O tema é de conhecimento das empresas, já que foram informadas do problema pela Organização Internacional do Trabalho (OIT) e pelo Ministério Público do Trabalho (MPT). Mas elas não se responsabilizaram e mandaram conversar com as entidades de classe que representam o setor.

O único gesto que poderia mudar alguma coisa não deu certo. Em setembro, a Nestlé anunciou que poderia interromper a compra de cacau e de carne oriundas de ações predatórias na Amazônia. No entanto, a empresa desistiu da iniciativa por pressão do governo fascista que administra o Brasil.

:: Leia aqui artigo sobre trabalho infantil na cadeia produtiva da Nestlé ::

Ao invés de enfrentar o trabalho infantil e escravo de forma transparente, o setor de cacau e chocolate optou pelo “greenwashing”, anglicismo que define  estratégias de marketing para encobrir crimes ambientais e violações de direitos humanos.

O ruidoso silêncio das ONGs

Seguem em constrangedor silêncio as instituições que deveriam se manifestar contra as violações na cadeia do cacau e do chocolate: o Instituto Ethos de Empresas e Responsabilidade Social e o Instituto Pacto Nacional pela Erradicação do Trabalho Escravo (InPACTO). Essas organizações recebem dinheiro do setor e têm, em suas cartas de princípios, normas bastante rígidas em relação ao comportamento dos seus associados.

Talvez mencioná-las explicitamente as tire do constrangedor papel de protagonistas da famosa brincadeira da vaca amarela, na qual ganha o jogo quem fica em silêncio por mais tempo.

O InPACTO é constituído por importantes organizações, que também precisam se manifestar: OIT, Repórter Brasil, o próprio Instituto Ethos e o Instituto Observatório Social, que representa o movimento sindical, outro que está mudo como um poste.

Será que todos estão a brincar de vaca amarela?
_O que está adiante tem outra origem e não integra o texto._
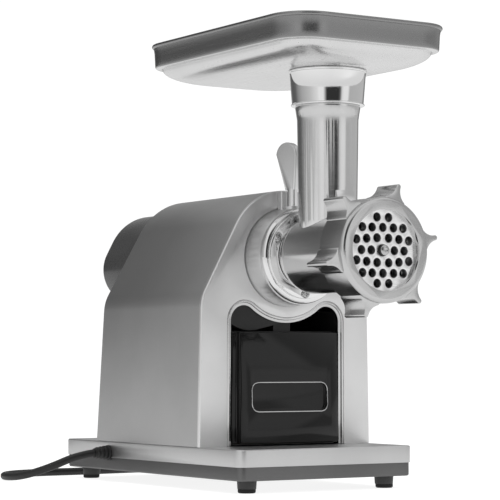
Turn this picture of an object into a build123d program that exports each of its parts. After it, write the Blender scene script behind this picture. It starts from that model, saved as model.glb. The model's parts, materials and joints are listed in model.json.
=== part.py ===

Duas coisas precisam ser feitas: tirar as crianças da situação de violência sistêmica em que se encontram e tirar os trabalhadores escravos da condição em que se encontram.

O caldeirão está cheio dos eflúvios intestinais da vaca amarela. Mas é preciso falar. É preciso iniciativas transparentes e com o acompanhamento público por parte da sociedade e é hora de agir.

:: Leia entrevista com Marques Casara sobre relatório encomendado pela OIT e pelo MPT, que aborda a cadeia produtiva do chocolate ::

Isto é um apelo

O que se faz aqui é um apelo, em nome das crianças. São oito mil crianças e adolescentes sendo exploradas. Isso precisa parar. É preciso parar com o silêncio sobre trabalho infantil e trabalho escravo na produção de chocolate. É um silêncio muito ruidoso.

Estão com a palavra as empresas e as organizações aqui mencionadas. Vamos pelo caminho da barbárie ou vamos em busca da nossa própria humanidade? De que lado você está?